▶ **SET TASK**
Go through the listing and return every line with "frame" in it.

▶ **INFORMATION PROVIDED**
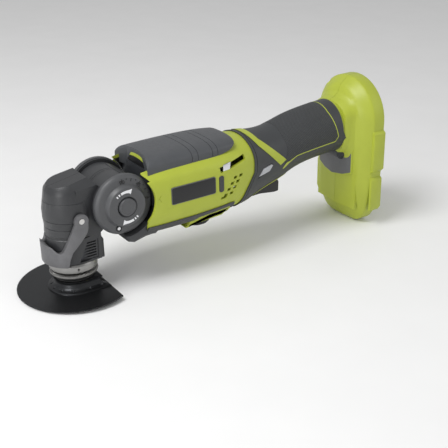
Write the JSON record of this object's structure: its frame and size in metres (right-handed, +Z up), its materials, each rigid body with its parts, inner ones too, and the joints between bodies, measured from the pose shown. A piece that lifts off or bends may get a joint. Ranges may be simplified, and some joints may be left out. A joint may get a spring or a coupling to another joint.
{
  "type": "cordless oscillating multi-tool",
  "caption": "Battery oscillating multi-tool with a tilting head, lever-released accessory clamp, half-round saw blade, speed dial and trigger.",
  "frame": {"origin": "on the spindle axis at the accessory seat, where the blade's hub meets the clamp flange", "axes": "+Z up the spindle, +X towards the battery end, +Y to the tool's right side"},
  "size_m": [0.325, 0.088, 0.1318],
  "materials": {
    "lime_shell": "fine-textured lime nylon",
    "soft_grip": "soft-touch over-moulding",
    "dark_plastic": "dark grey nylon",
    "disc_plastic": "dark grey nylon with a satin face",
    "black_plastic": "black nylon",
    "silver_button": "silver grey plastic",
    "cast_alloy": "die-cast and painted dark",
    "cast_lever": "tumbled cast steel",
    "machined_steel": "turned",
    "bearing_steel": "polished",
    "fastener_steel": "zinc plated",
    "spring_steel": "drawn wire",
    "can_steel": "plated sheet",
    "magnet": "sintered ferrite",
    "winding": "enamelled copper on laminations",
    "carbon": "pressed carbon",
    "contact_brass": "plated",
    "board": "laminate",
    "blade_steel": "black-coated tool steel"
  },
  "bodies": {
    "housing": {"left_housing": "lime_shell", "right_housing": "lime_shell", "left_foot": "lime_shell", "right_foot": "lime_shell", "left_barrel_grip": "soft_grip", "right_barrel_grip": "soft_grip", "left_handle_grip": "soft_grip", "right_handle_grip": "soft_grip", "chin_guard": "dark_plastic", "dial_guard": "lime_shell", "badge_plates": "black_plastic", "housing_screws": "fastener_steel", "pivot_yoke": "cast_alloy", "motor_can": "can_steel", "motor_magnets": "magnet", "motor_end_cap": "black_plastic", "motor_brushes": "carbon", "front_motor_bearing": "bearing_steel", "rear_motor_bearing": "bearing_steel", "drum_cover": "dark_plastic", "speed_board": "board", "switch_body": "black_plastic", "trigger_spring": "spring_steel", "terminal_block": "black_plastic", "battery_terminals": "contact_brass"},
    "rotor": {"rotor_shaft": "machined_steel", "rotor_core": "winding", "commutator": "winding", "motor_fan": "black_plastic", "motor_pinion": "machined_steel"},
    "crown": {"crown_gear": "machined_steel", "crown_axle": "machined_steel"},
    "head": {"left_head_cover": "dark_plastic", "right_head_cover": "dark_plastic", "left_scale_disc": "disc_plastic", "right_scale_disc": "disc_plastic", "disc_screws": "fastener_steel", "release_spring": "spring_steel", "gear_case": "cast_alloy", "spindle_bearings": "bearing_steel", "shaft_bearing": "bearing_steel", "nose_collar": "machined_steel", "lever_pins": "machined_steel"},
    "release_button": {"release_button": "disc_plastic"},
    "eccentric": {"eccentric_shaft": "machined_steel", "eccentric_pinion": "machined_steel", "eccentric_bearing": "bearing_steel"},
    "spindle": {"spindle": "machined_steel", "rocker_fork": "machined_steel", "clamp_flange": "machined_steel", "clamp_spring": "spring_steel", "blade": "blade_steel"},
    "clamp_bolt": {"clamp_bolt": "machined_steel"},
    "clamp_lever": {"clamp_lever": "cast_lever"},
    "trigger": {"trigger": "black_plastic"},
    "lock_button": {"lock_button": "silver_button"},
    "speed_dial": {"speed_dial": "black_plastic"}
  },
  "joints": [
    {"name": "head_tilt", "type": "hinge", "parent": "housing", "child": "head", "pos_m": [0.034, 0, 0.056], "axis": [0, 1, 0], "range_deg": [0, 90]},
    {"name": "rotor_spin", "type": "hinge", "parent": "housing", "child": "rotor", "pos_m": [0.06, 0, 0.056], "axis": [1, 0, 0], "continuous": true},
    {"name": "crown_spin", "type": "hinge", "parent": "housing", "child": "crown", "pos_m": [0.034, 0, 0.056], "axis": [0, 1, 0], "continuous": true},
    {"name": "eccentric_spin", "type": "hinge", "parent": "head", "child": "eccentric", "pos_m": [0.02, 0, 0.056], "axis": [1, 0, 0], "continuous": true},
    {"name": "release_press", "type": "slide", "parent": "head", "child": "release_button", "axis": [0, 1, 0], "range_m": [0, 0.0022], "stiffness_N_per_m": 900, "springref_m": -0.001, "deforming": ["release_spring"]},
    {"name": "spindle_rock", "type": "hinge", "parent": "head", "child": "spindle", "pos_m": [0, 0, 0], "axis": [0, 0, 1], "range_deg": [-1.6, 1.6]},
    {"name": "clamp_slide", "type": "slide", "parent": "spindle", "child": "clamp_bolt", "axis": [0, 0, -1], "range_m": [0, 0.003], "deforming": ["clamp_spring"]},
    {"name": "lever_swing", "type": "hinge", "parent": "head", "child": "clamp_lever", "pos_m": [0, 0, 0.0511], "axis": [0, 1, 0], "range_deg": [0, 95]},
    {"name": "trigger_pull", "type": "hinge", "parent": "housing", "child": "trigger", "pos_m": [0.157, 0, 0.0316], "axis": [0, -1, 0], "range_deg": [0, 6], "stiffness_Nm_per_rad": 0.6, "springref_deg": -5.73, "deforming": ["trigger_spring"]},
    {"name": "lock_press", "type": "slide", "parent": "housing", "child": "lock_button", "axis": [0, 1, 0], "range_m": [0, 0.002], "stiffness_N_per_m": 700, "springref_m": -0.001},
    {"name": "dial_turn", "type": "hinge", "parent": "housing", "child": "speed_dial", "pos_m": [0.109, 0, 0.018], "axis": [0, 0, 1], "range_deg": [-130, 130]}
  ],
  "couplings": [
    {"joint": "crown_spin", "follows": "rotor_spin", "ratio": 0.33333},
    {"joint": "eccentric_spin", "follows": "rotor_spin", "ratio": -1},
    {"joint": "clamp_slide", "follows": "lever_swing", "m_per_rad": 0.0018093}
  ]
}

▶ **EXERCISE ANSWER**
Write the JSON record of this object's structure: its frame and size in metres (right-handed, +Z up), its materials, each rigid body with its parts, inner ones too, and the joints between bodies, measured from the pose shown. A piece that lifts off or bends may get a joint. Ranges may be simplified, and some joints may be left out. A joint may get a spring or a coupling to another joint.
  "frame": {"origin": "on the spindle axis at the accessory seat, where the blade's hub meets the clamp flange", "axes": "+Z up the spindle, +X towards the battery end, +Y to the tool's right side"},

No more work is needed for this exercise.